People have given up and aren’t looking for traditional dating
Many people have thrown their hands up and decided that traditional dating is just too hard. That’s why you get sites with girls trying to find a sugar daddy and guys that focus solely on their career until they’re in their 40s.
There’s nothing wrong with these choices, but it does make it harder to find someone if you’re looking for a more traditional relationship.
This is particularly true for younger people, who have grown up with easy access to online “distractions” and are used to instant gratification.
People are insanely picky
Everyone seems to think they can do better than their current partner. And with so many potential partners out there, it’s easy to fall into the trap of thinking that there’s always someone better just around the corner.
Unrealistic expectations often drive this pickiness. We see our favorite celebrities with their perfect partners, and we think that’s what we should be aiming for. But the truth is, most of us are never going to look like a movie star or date one either. Everyone seems to think they can pull a ten and end up disappointed when they can’t.

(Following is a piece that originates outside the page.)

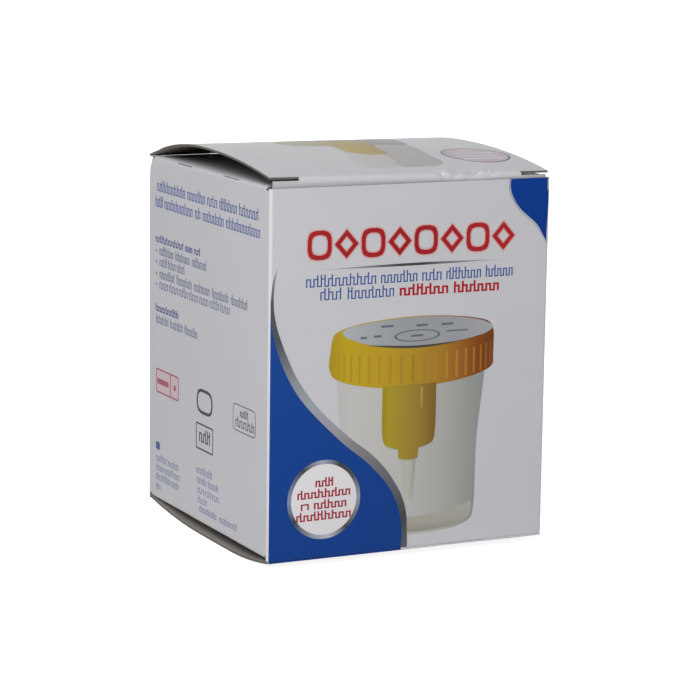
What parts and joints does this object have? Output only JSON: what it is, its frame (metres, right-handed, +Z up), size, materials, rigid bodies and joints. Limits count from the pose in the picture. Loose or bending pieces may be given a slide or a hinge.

So if you’re getting frustrated by your lack of success in finding a partner, it might be time to reassess your standards. Be realistic about what you’re looking for, and you’ll be more likely to find someone who is actually a good match for you.
People are afraid of commitment
Commitment is a dirty word these days. People seem to be more afraid than ever of getting stuck in a relationship. They’d rather play it safe and keep their options open in case something better comes along.
This attitude is often driven by fear–fear of being hurt, fear of being rejected, or fear of being alone. But the result is that people are missing out on the chance for real happiness. If you’re looking for a lasting relationship, you need to be willing to take a risk and commit to someone. Otherwise, you’ll just be spinning your wheels indefinitely.
Ghosting is becoming the norm
Have you ever been ghosted? If you’ve been dating in the last few years, chances are you have. Ghosting is when someone suddenly disappears from your life without any explanation.
It’s a frustrating and painful experience, but sadly it’s becoming more and more common. People are less likely to confront someone they’re not interested in and just quietly fade away instead.
If you’ve been ghosted, don’t take it personally–it’s probably not about you. And if you’re the one doing the ghosting, be honest with the person you’re dating and let them know that you’re not interested. It might not be easy, but it’s better than just disappearing into thin air.
Breadcrumbing is an infuriating new Hell
Breadcrumbing is when someone leads you on by sending mixed signals. They might text you out of the blue after weeks of silence or make plans with you and then cancel at the last minute. They keep you interested just enough to string you along, but they’ve never actually going to commit to anything.
This can be a frustrating experience, especially if you really like the person who’s breadcrumbing you. But it’s important to remember that they’re probably not doing it maliciously–they’re just trying to keep their options open.
If you’re being breadcrumbed, it’s up to you whether you want to stick around and see where things go or move on and find someone who’s more interested in you.
In a world of online dating and unrealistic expectations, it can be hard to find someone who wants something more than just a hookup. People are afraid of commitment, and ghosting has become the norm. But if you’re willing to take a risk and put in the effort, there’s still hope for finding real love. You just have to find people that are in it for the same reasons as you.